■ **REQUIRED WORK**
Records follow. Select each line holding "object".

%%

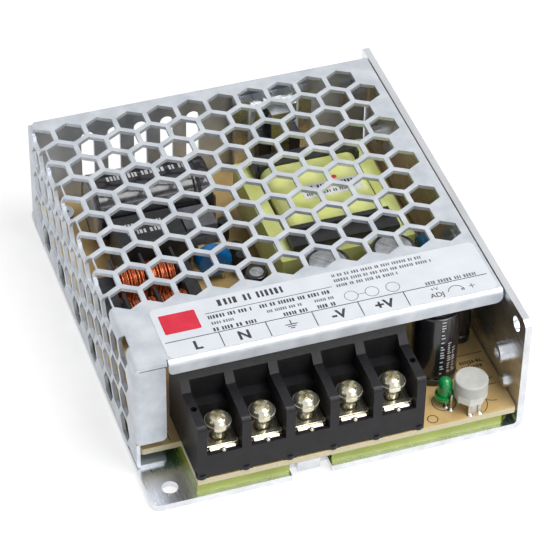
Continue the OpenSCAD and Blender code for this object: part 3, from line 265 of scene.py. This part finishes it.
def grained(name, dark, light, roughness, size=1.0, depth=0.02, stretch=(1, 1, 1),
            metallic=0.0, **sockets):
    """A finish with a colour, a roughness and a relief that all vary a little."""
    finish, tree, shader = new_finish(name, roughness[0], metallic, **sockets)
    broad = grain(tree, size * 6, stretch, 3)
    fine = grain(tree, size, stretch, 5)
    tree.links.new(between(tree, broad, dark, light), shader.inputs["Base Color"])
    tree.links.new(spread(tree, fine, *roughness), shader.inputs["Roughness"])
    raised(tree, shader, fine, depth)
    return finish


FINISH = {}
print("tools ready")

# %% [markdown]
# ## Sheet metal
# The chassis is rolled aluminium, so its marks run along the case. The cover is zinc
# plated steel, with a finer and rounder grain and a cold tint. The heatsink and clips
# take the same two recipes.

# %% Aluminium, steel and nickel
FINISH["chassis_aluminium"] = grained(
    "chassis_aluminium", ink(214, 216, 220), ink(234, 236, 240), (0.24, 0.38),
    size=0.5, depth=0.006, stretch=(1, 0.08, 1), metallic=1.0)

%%
%%

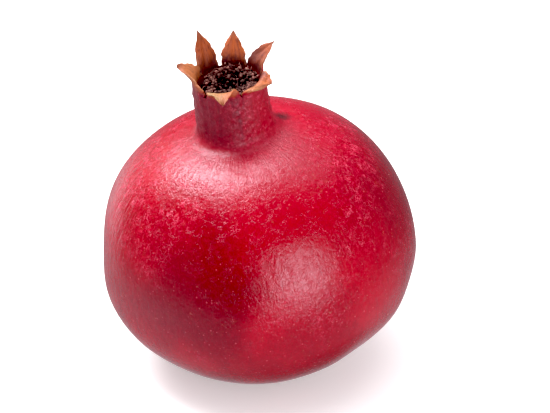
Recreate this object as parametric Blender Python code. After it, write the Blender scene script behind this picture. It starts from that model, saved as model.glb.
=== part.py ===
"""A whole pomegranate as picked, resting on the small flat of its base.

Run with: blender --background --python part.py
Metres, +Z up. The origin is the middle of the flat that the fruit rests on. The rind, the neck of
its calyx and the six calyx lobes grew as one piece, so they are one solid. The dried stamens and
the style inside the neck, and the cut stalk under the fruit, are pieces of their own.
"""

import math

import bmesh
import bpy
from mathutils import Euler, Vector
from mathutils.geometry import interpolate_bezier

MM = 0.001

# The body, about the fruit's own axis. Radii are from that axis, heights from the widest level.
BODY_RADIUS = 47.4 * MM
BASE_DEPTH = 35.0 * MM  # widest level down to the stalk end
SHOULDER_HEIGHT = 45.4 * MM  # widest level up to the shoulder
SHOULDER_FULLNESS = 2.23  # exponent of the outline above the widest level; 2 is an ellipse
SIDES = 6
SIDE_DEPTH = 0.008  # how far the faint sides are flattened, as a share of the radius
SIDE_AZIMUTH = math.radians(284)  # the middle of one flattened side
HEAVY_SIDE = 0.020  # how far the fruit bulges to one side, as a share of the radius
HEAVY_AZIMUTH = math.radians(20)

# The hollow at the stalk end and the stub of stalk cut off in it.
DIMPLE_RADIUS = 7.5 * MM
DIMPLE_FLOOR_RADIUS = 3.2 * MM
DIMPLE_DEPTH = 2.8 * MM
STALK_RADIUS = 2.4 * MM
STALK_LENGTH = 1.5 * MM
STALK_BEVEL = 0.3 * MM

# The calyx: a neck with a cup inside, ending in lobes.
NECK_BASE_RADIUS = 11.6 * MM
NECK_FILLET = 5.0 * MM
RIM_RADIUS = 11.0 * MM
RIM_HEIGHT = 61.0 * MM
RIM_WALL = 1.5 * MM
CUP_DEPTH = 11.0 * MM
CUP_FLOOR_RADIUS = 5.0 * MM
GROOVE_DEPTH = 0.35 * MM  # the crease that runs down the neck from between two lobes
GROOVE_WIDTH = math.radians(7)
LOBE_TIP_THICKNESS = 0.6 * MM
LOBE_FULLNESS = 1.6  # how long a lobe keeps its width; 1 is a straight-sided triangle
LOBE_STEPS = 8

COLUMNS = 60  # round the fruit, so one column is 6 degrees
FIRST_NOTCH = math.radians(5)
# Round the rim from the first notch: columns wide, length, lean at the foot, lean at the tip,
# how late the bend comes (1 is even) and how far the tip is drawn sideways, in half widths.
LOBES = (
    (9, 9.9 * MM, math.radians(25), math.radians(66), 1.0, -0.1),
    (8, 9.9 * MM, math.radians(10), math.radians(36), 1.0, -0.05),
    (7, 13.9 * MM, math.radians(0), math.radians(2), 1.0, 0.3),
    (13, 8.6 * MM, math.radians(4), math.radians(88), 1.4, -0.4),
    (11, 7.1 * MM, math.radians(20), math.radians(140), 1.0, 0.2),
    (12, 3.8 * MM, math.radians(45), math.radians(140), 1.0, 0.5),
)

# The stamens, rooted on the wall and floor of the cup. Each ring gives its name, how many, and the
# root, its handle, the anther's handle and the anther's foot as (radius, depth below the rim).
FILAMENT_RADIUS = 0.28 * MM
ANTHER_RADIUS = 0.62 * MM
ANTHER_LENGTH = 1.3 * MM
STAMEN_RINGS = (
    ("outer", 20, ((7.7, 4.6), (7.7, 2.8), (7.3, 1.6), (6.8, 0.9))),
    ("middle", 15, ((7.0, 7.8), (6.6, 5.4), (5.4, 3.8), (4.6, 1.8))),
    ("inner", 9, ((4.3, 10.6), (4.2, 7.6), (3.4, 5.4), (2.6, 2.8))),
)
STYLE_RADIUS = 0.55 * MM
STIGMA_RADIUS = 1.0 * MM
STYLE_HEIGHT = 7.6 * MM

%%

■ **THE RESULT**
Continue the OpenSCAD and Blender code for this object: part 3, from line 265 of scene.py. This part finishes it.
Recreate this object as parametric Blender Python code. After it, write the Blender scene script behind this picture. It starts from that model, saved as model.glb.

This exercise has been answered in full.